Sevag Baghdassarian, ID

Brandon Ma, ID

In [8]:
# imports
import numpy as np
import seaborn as sns
import matplotlib.pyplot as plt 
import gymnasium as gym
from tqdm import tqdm
import random
import time
import matplotlib.colors as mcolors
from scipy.stats import sem
from sklearn.linear_model import LogisticRegression


# Q-Learning Agent

In [17]:
# Actions:
# 0: left
# 1: right

# best params initialization:
ALPHA = 1/4
EPSILON = 0.25
GAMMA = 0.95
BINS = 10
EPISODES = 1000
RUNS = 10


class Qlearning:
    def __init__(self, env, alpha, gamma, epsilon, num_episodes, num_bins, seed) -> None:
        self.env = env
        self.alpha = alpha
        self.gamma = gamma
        self.epsilon = epsilon
        self.num_episodes = num_episodes
        self.num_bins = num_bins
        self.lowerbound = env.observation_space.low
        self.lowerbound[1] = -3.5
        self.lowerbound[3] = -10
        self.upperbound = env.observation_space.high
        self.upperbound[1] = 3.5
        self.upperbound[3] = 10
        # self.env.seed(seed)
        self.seed = seed
        random.seed(self.seed)
        self.num_action = env.action_space.n
        self.reward = []
        self.Qvalues = np.random.uniform(low=-0.001, high=0.001,
                                         size=(num_bins, num_bins, num_bins, num_bins, self.num_action))
        self.behavior_episodes = []
        self.bins = []
        for i in range(4):
            self.bins.append(np.linspace(
                self.lowerbound[i], self.upperbound[i], self.num_bins))
            
    # def get_behavior_episodes(self):
    #     return np.apply_along_axis(np.argmax, 4, self.Qvalues) #shape (10, 10, 10, 10)
        

    def discritize_state(self, state):
        """
        Discritize continuous state into a discrete state

        Args:
            state (list of length 4): Current continuous state of agent

        Returns:
            state (4-tuple): Current discritized state of agent
        """
        new_state = []
        for i in range(4):
            index = np.maximum(np.digitize(state[i], self.bins[i]) - 1, 0)
            new_state.append(index)

        return tuple(new_state)

    def select_action(self, state, episode):
        """
        Select action given a state

        Args:
            state (4-tuple): Current state of the agent, continuous
            episode (int): Current episode of the run

        Returns:
            int: Action chosen by the agent
        """
        random.seed(self.seed)

        # lower exploration rate as we run many episodes
        if episode > 700:
            self.epsilon *= 0.99

        # epsilon greedy
        number = np.random.random()
        if number < self.epsilon:  # uniformly choose action
            return np.random.choice(self.num_action)

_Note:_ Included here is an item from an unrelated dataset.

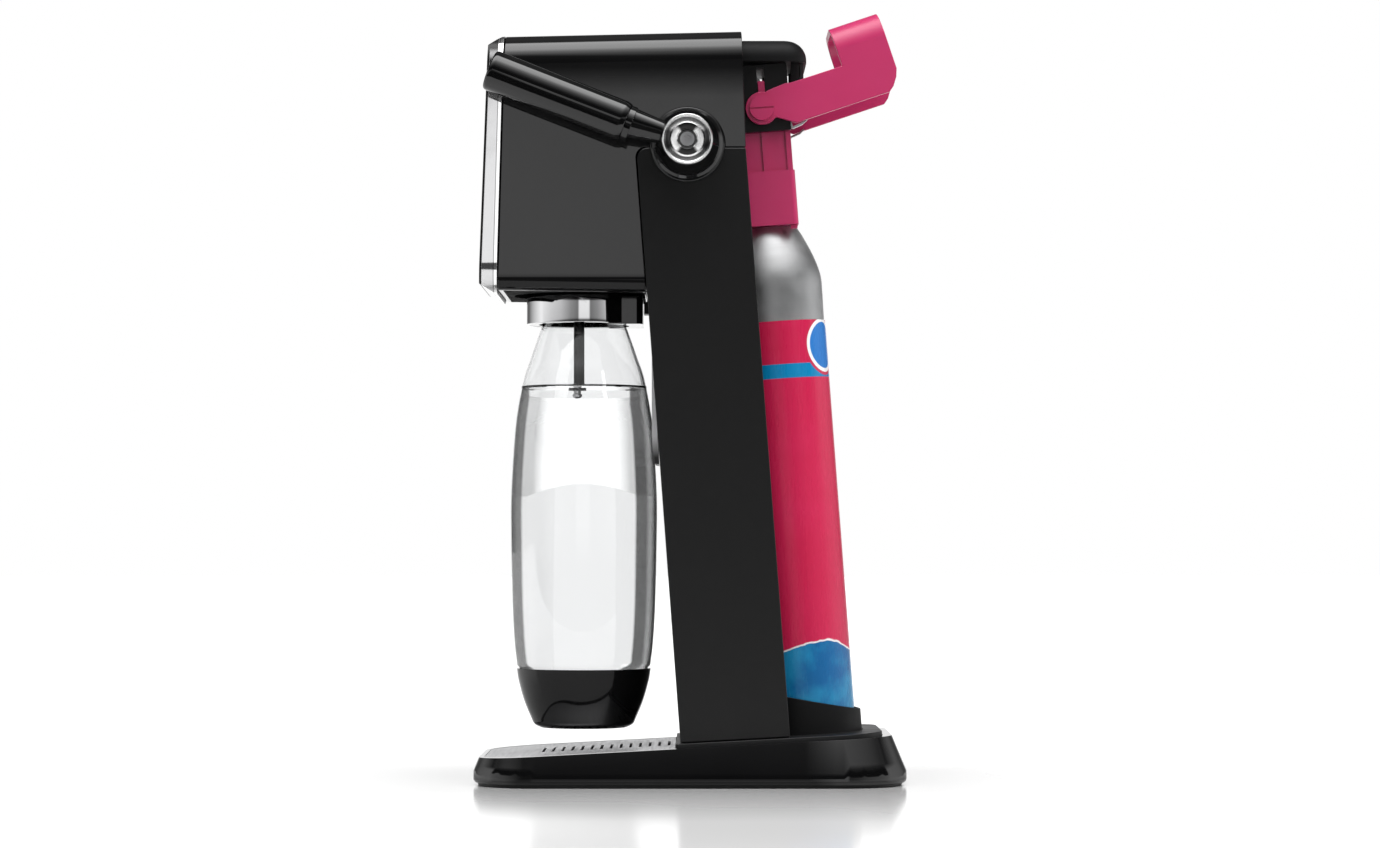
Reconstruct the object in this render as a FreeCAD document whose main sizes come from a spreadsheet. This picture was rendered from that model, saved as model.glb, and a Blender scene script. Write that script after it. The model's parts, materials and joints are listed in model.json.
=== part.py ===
import FreeCAD, Part
import math
import os

import Sketcher

# A manual soda carbonator: a sloping base with a drip tray, a hollow column that leans
# forward, a head with a pull-down lever, a bottle hanging in a tilting carriage, and a gas
# cylinder that a quick-connect handle lifts into the valve holder at the back.
# Millimetres. X is across (the lever is on the +X side), the front faces -Y, Z is up, and
# the origin is the centre of the base on the surface it stands on.

V = FreeCAD.Vector
doc = FreeCAD.newDocument("soda_carbonator")
sheet = doc.addObject("Spreadsheet::Sheet", "Dims")

# ---------------------------------------------------------------- driving dimensions

DIMENSIONS = {
    # base
    "base_half_depth": 123.25, "base_half_width": 73.0, "base_corner": 37.0,
    "base_lift": 1.0, "base_band": 7.0, "base_taper": 22.8, "deck_mid": 21.9,
    "deck_rise": 0.0535, "recess_front": 117.3, "recess_rear": 110.0,
    "recess_half": 62.0, "recess_corner": 30.0, "tray_rear": 8.0, "tray_depth": 5.0,
    "plinth_seat": 2.0, "plinth_rise": 2.4, "plate_thick": 2.0, "foot_radius": 8.0,
    "screw_head": 3.0, "screw_shank": 1.5, "screw_seat": 1.4,
    # fits shared by the whole machine
    "wall": 2.5, "fit_gap": 0.3, "shaft_play": 0.05,
    # column, cylinder and valve holder share one forward lean
    "lean_rate": 0.0743, "lean_foot": 68.1, "cover_outer": 58.0, "cover_thick": 3.0,
    "cover_front": -5.6, "cover_rear": 56.4, "cover_foot": 27.0, "cover_top": 360.6,
    "cover_corner": 6.0, "spine_front": -70.0, "spine_start": 29.6,
    "channel_wall": -36.0, "frame_outer": 54.4, "frame_thick": 2.0,
    # head
    "head_half": 57.0, "head_front_top": -105.0, "head_front_low": -108.9,
    "head_rear_top": 29.3, "head_rear_low": 31.6, "head_top_front": 426.0,
    "head_top_rear": 429.0, "head_low_front": 280.2, "head_low_rear": 278.9,
    "head_split": 361.2, "head_round": 18.0, "head_low_round": 7.0,
    "head_back_rate": 0.0339, "cap_gap": 0.3,
    "bezel_half": 58.0, "bezel_face_top": -114.6, "bezel_face_low": -119.6,
    "bezel_top": 426.0, "bezel_low": 278.4, "bezel_frame": 8.0,
    "cap_half": 35.0, "cap_rear": 67.0, "cap_low": 413.0, "cap_top": 425.8,
    # lever and its shaft
    "hub_y": -1.5, "hub_z": 362.3, "boss_radius": 21.2, "boss_face": 60.0,
    "eye_radius": 20.0, "eye_start": 60.5, "shaft_radius": 6.0, "bush_radius": 9.0,
    "grip_x": 76.0, "grip_y": -35.8, "grip_z": 372.6, "grip_tilt": 68.6,
    "grip_radius": 11.6, "grip_length": 82.6, "grip_rod": 5.0,
    "cap_start": 86.0, "cap_face": 89.0, "lever_cap_radius": 14.2,
    "cam_radius": 12.0, "cam_throw": 3.13, "cam_angle": -10.0,
    # rocker, plunger and gas socket, in the leaning frame
    "rocker_y": -20.25, "rocker_z": 400.0, "rocker_pin": 2.0,
    "plunger_radius": 3.0, "plunger_low": 385.8, "plunger_top": 402.0,
    "socket_low": 382.2, "socket_top": 397.6, "socket_radius": 12.0,
    # bottle carriage
    "bottle_y": -61.5, "collar_y": -61.0, "collar_radius": 33.9, "collar_low": 263.4,
    "collar_top": 279.5, "core_top": 281.0, "carriage_axis": 287.5,
    "tube_y": -64.4, "tube_radius": 3.1, "tube_low": 225.0, "tip_low": 219.5,
    # cylinder, carrier and handle, in the leaning frame
    "cylinder_radius": 29.7, "cylinder_low": 26.6, "label_skin": 0.3,
    "cup_radius": 33.5, "cup_bore": 31.0, "cup_low": 24.4, "cup_floor": 2.0,
    "carrier_low": 320.3, "carrier_step": 351.5, "carrier_top": 374.5,
    "carrier_half_y": 18.3, "carrier_half_x": 23.5, "neck_half_y": 17.4,
    "neck_half_x": 21.5, "holder_low": 374.2, "holder_top": 412.5,
    "cheek_inner": 23.0, "cheek_outer": 27.4, "handle_y": 1.8, "handle_z": 387.2,
    "handle_angle": 18.5, "handle_inner": 28.0, "handle_outer": 31.0,
    "handle_pin": 4.0, "arm_top": 8.5, "arm_low": -14.3, "arm_end": 80.7,
    "hood_start": 51.4, "hood_top": 32.3, "hood_round": 15.0,
}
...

        # greedy selection
        state = self.discritize_state(state)
        best_actions = np.where(
            self.Qvalues[state] == np.max(self.Qvalues[state]))[0]
        return np.random.choice(best_actions)

    def simulate_episodes(self):
        """
        Simulate a specified number of episodes
        """
        for episode in range(1, self.num_episodes+1):
            # reset env
            (state, _) = self.env.reset()
            state = list(state)

            # run episode
            episode_reward = 0
            terminal = False
            while not terminal:
                discritized_state = self.discritize_state(state)
                action = self.select_action(state, episode)
                (next_state, reward, terminal, _, _) = self.env.step(action)
                episode_reward += reward

                next_discritized_state = self.discritize_state(
                    list(next_state))

                q_max = np.max(self.Qvalues[next_discritized_state])
                self.qlearning_update(
                    terminal, reward, action, discritized_state, q_max)

                state = next_state

            self.reward.append(int(episode_reward))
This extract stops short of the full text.